Ayume Oliveira explica que a escolha pela comédia aconteceu por conta da bem sucedida mostra Monstra Cinema Queer, cujo recorte temático era o cinema LGBT. “A grande maioria dos filmes que encontramos era melodrama. Achamos que isso não era nada afirmativo e escolhemos comédias ou filmes experimentais que fogem disso e fomos muito bem sucedidos, porque tem filmes nos quais você ri muito, mas há uma crítica”.

A programação conta com alguns clássicos da comédia, como  Apertem os cintos… O piloto sumiu, considerado um dos filmes mais engraçados do cinema, e Quanto mais quente melhor, que tem a participação de Marilyn Monroe.
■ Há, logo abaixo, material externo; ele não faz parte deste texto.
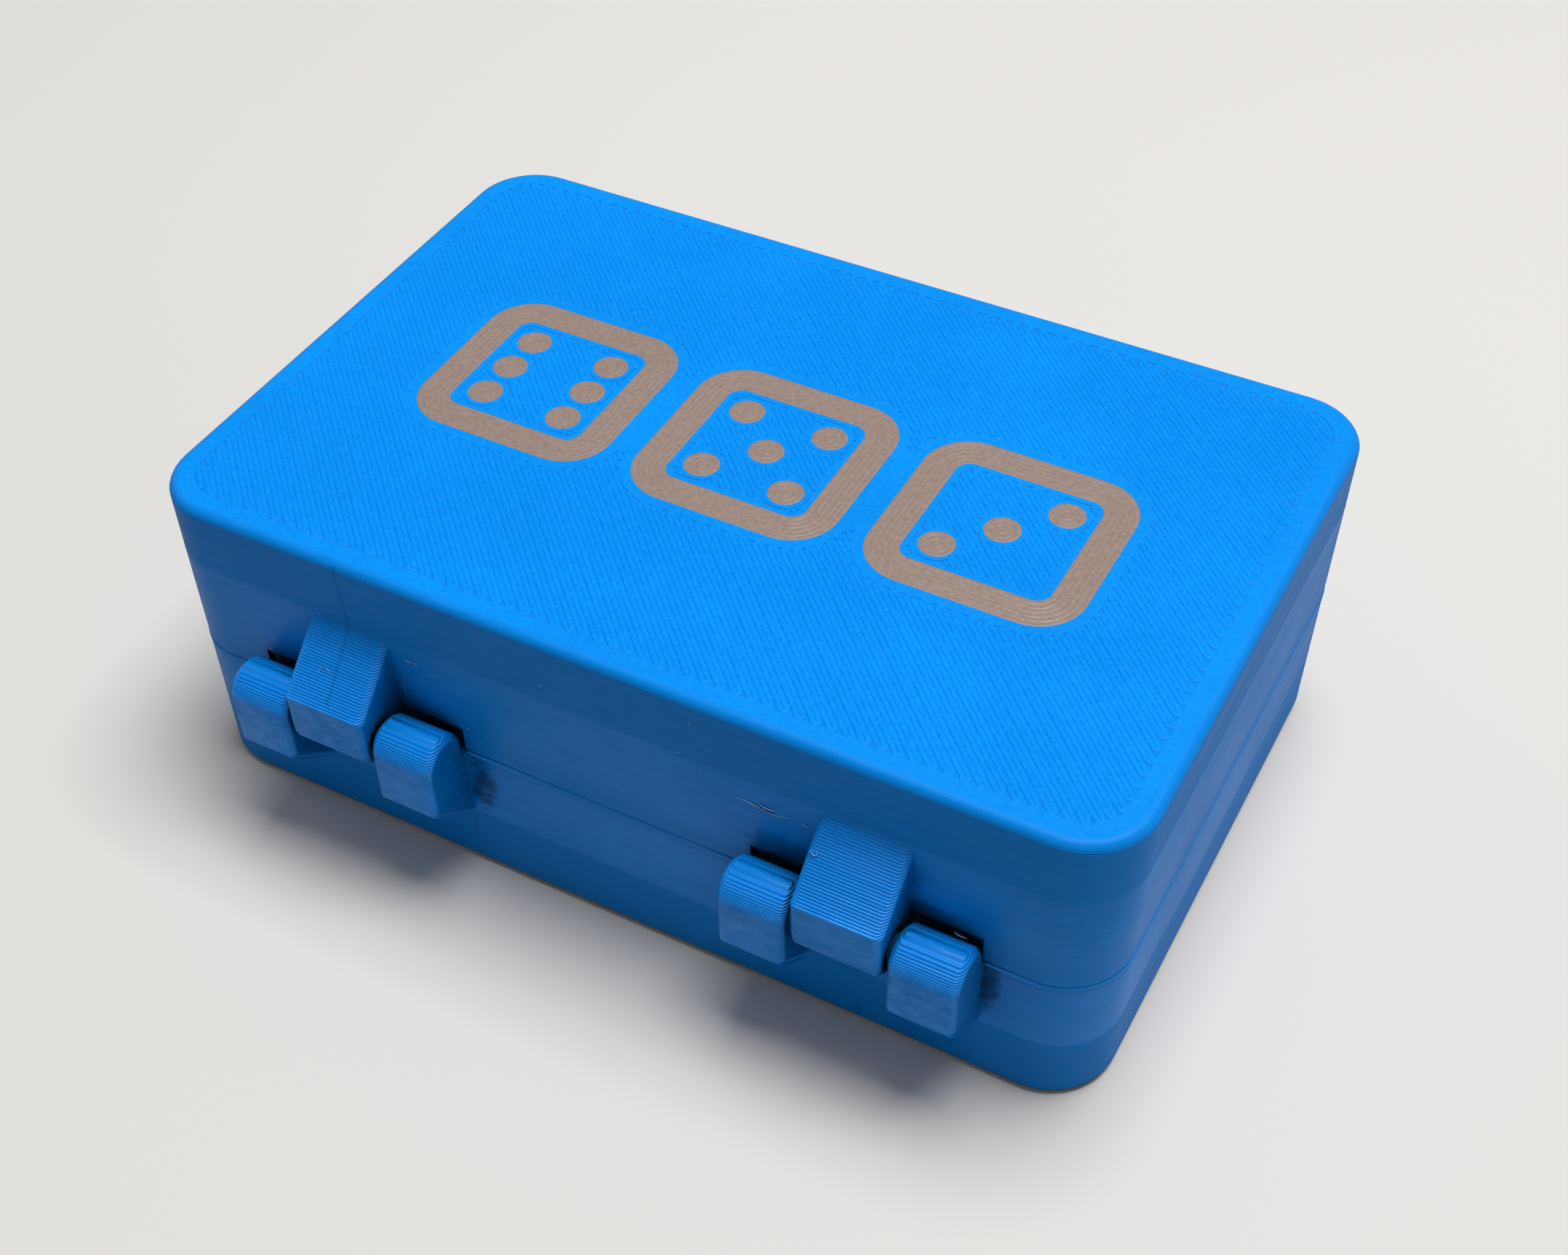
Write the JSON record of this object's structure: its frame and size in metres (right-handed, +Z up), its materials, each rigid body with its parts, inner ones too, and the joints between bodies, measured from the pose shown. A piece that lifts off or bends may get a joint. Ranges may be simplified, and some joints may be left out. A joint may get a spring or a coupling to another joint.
{
  "type": "hinged dice box",
  "caption": "Small 3D-printed dice box: a base tray and a deep lid joined by two printed knuckle hinges, with die faces inlaid in the lid.",
  "frame": {"origin": "middle of the flat underside of the base tray", "axes": "+X along the box, parallel to the hinge axis; the hinges are on the +Y wall and the opening front faces -Y; +Z up"},
  "size_m": [0.095, 0.0675, 0.0333],
  "materials": {
    "blue_plastic": "printed layers, satin",
    "brown_plastic": "printed lines, satin"
  },
  "bodies": {
    "base": {"base_tray": "blue_plastic"},
    "lid": {"lid": "blue_plastic", "ring_of_three": "brown_plastic", "pips_of_three": "brown_plastic", "ring_of_five": "brown_plastic", "pips_of_five": "brown_plastic", "ring_of_six": "brown_plastic", "pips_of_six": "brown_plastic"}
  },
  "joints": [
    {"name": "lid_hinge", "type": "hinge", "parent": "base", "child": "lid", "pos_m": [0, 0.03385, 0.01665], "axis": [-1, 0, 0], "range_deg": [0, 180]}
  ]
}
Há ainda Os fantasmas se divertem, obra dirigida pelo famoso diretor Tim Burton e que mescla comédia, horror, ficção científica e fantasia.

Divide espaço com esses filmes dois títulos do cinema brasileiro, no qual a comédia sempre foi bastante presente. Um deles é O batedor de carteiras, filme de 1958 dirigido por Aloísio T. de Carvalho, e o outro é O Auto da Compadecida, um sucesso da comédia brasileira inspirado na obra do autor Ariano Suassuna.

Além desses filmes, também está presente na mostra um título lançado neste caótico 2016: Vizinhos 2: O despertar da sororidade, com a participação do ator Zac Efron. “É um filme recente que fala de feminismo tirando sarro do machismo, e você não consegue parar de rir porque é muito engraçado ver uma quebra de paradigma em um besteirol”, conta Ayume.

Os responsáveis pela organização da mostra explicam que havia a intenção de deixar esta mostra o mais plural possível, assim como ocorreu com as outras durante o ano. A programação mescla clássicos hollywoodianos com o cinema independente americano, incluindo títulos latino-americanos e europeus, com um representante da comédia italiana.

A mostra 2016: Rir para não chorar vai até o dia 18 de dezembro e as sessões ocorrem no Cinusp Paulo Emílio durante a semana e no Cinusp Maria Antônia aos finais de semana. A entrada é gratuita.